Fry’s childhood and time studying English at Cambridge has been well documented in his autobiography MOAB is my Washpot (1998), and these early years have provided him with much of the content for his novels. In particular The Liar (1991) tells the story of a reckless ex-Cambridge student who becomes involved in an international espionage caper. The novel contains many episodes clearly inspired by the younger Fry.

At university, Fry became involved with the Cambridge Footlights, where he met his longtime collaborator Hugh Laurie. As half of the comic double act Fry and Laurie, he co-wrote and co-starred in A Bit of Fry & Laurie, and took the role of Jeeves (with Laurie playing Wooster) in Jeeves and Wooster.

His acting roles include, among others, Melchett in the highly acclaimed BBC series Blackadder, the titular character in the TV series Kingdom, a recurring guest role as Dr. Gordon Wyatt in the crime series Bones and as Gordon Deitrich in the dystopian thriller V for Vendetta. His most notable performances as an actor are Peter’s Friends (1992) and Wilde (1994) in which he fulfilled, to critical acclaim, a role he believes he was born to play.

He has also written and presented several documentary series including Stephen Fry: The Secret Life of the Manic Depressive, which saw him explore his mental illness and earned an Emmy Award. In 1984, Fry was asked to re-write the musical Me & My Girl, which earned him a Tony nomination.

In 2003, Fry made his directorial debut with Bright Young Things, adapted from Evelyn Waugh’s novel Vile Bodies.

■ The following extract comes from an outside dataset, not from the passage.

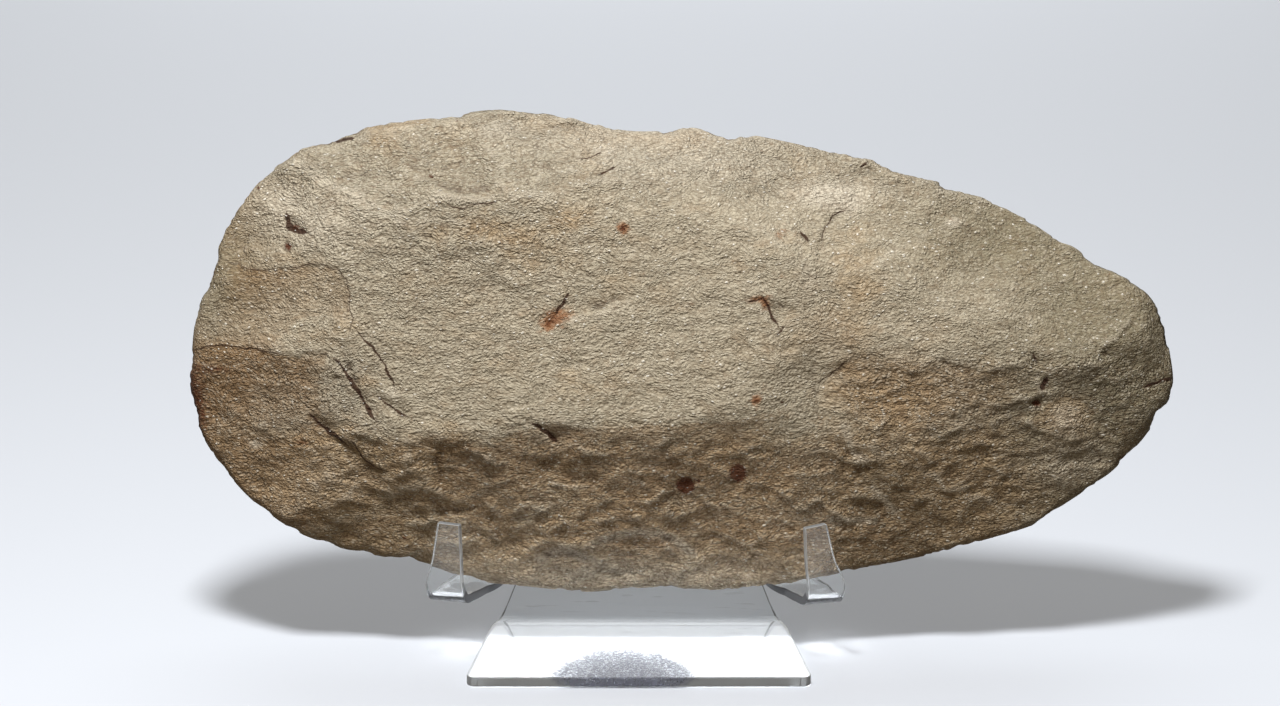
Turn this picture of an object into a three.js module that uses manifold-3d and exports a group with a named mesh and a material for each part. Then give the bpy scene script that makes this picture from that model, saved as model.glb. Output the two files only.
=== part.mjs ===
// A flaked stone celt, held upright in a clear acrylic stand with two hooked arms.
// Millimetres, +Z up. The celt's broad face looks along -Y, and its length runs along X.
import * as THREE from "three";
import {
  mergeGeometries,
  mergeVertices,
} from "three/addons/utils/BufferGeometryUtils.js";
import Module from "manifold-3d";

const wasm = await Module();
wasm.setup();

// The celt's driving sizes
const CELT_LENGTH = 172.5;
const CELT_WIDTH = 84.7;
const FRONT_DEPTH = 16;
const BACK_DEPTH = 14.5;
const LEAN_DEG = 10; // how far the celt and the back panel lean back from upright
const RIM_HEIGHT = 10.9; // the celt's lowest edge above the table

// The stand's driving sizes: one acrylic sheet, cut and bent warm
const SHEET = 1.7;
const STAND_OFFSET = -7.4; // the stand's middle, under the celt's centre of mass
const FOOT_DEPTH = 34.8;
const FOOT_FRONT_HALF = 30;
const FOOT_CORNER = 2;
const FOLD_HALF = 25.6;
const FOLD_RADIUS = 4; // to the middle of the sheet
const NECK_HALF = 18.2;
const NECK_RISE = 13; // from the fold up the panel
const PANEL_RISE = 60;
const PANEL_TOP_HALF = 17;
const PANEL_TOP_CORNER = 12;
const LEFT_REACH = 29.7; // from the stand's middle to where an arm passes under the celt
const RIGHT_REACH = 28.6;
const ARM_DIP = 0.2; // the arm's lowest stretch, below where it carries the celt
const ARM_HALF = 3.4;
const ARM_TIP_HALF = 2;
const ARM_SHEET = 1.6; // bending draws the arms a little thinner than the sheet
const HOOK_FORWARD = 9; // from the celt's lower edge to the hook's middle
const HOOK_RISE = 14; // from where an arm carries the celt to the hook's tip
const LEFT_HOOK_REACH = 32.9; // from the stand's middle to each hook's tip
const RIGHT_HOOK_REACH = 30.6;
const CLEARANCE = 0.3; // between the stone and the acrylic that it rests on

// The celt's form is drawn below in millimetres, and is scaled to the driving sizes
const DRAWN_DEPTH_SHARE = 0.0928; // how deep the front is drawn, as a share of the drawn length
const GRID_ALONG = 62;
const GRID_ACROSS = 30;

const rad = THREE.MathUtils.degToRad;

// The outline of the face, clockwise from the middle of the broad left end
const OUTLINE = [
  [-86, -2], [-85, 6], [-82.2, 13.5], [-80, 20.6], [-74, 29.3], [-67, 35],
  [-60, 37.3], [-54, 39.5], [-43, 40.8], [-32, 42.2], [-20, 40.9], [-11, 38.7],
  [-4, 38.4], [2, 39], [8, 37.6], [13, 37.6], [25, 35.1], [35, 33], [39, 30.9],
  [45, 29.8], [48.5, 28], [53, 26.9], [58.5, 24.3], [65, 20], [69, 18],
  [72.5, 15.4], [79.5, 11.9], [83.5, 7.2], [85.6, 0], [86.3, -6], [85, -10],
  [80.5, -16.5], [75.2, -21.8], [66, -28.2], [62.5, -30.7], [52, -34], [45, -36],
  [30, -39], [16, -41.6], [0, -42.3], [-7, -41.8], [-17, -42.5], [-27, -41.6],
  [-36, -40.6], [-45, -37.6], [-54.5, -36.1], [-61, -34.4], [-70, -30.7],
  [-78.5, -23.2], [-84.3, -14.8], [-86.2, -7],
];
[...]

He has been a keen contributor to national newspapers over the years, in particular The Daily Telegraph.

In 2003, Stephen began hosting QI (Quite Interesting), a comedy panel television quiz show. QI, featuring permanent panelist Alan Davies, attracted the highest viewing figures for any show on BBC Four and UKTV G2 (now Dave). In 2006, Fry won the Rose d’Or award for Best Game Show Host for his work on the series.

In 2005, he was the voice of the book in the big screen version of The Hitchhiker’s Guide to the Galaxy by the late Douglas Adams. He also appears frequently on BBC Radio 4, starring in the comedy series Absolute Power, being a frequent guest on panel games such as Just a Minute, and acting as chairman for I’m Sorry I Haven’t a Clue.

At the 2012 Pride of Britain Awards (ITV), Fry, along with Michael Caine, Elton John, Richard Branson and Simon Cowell, recited Rudyard Kipling’s poem If as a tribute to the 2012 British Olympic and Paralympics heroes. He is an instantly recognised voice-over artist and Stephen has now voiced the audio books for all seven Harry Potter novels. Stephen Fry is the serving President of Mind, the charity for better mental health, having taken over from Melvyn Bragg in 2011.

In the London event world Stephen Fry is known as a renowned and supremely accomplished awards host.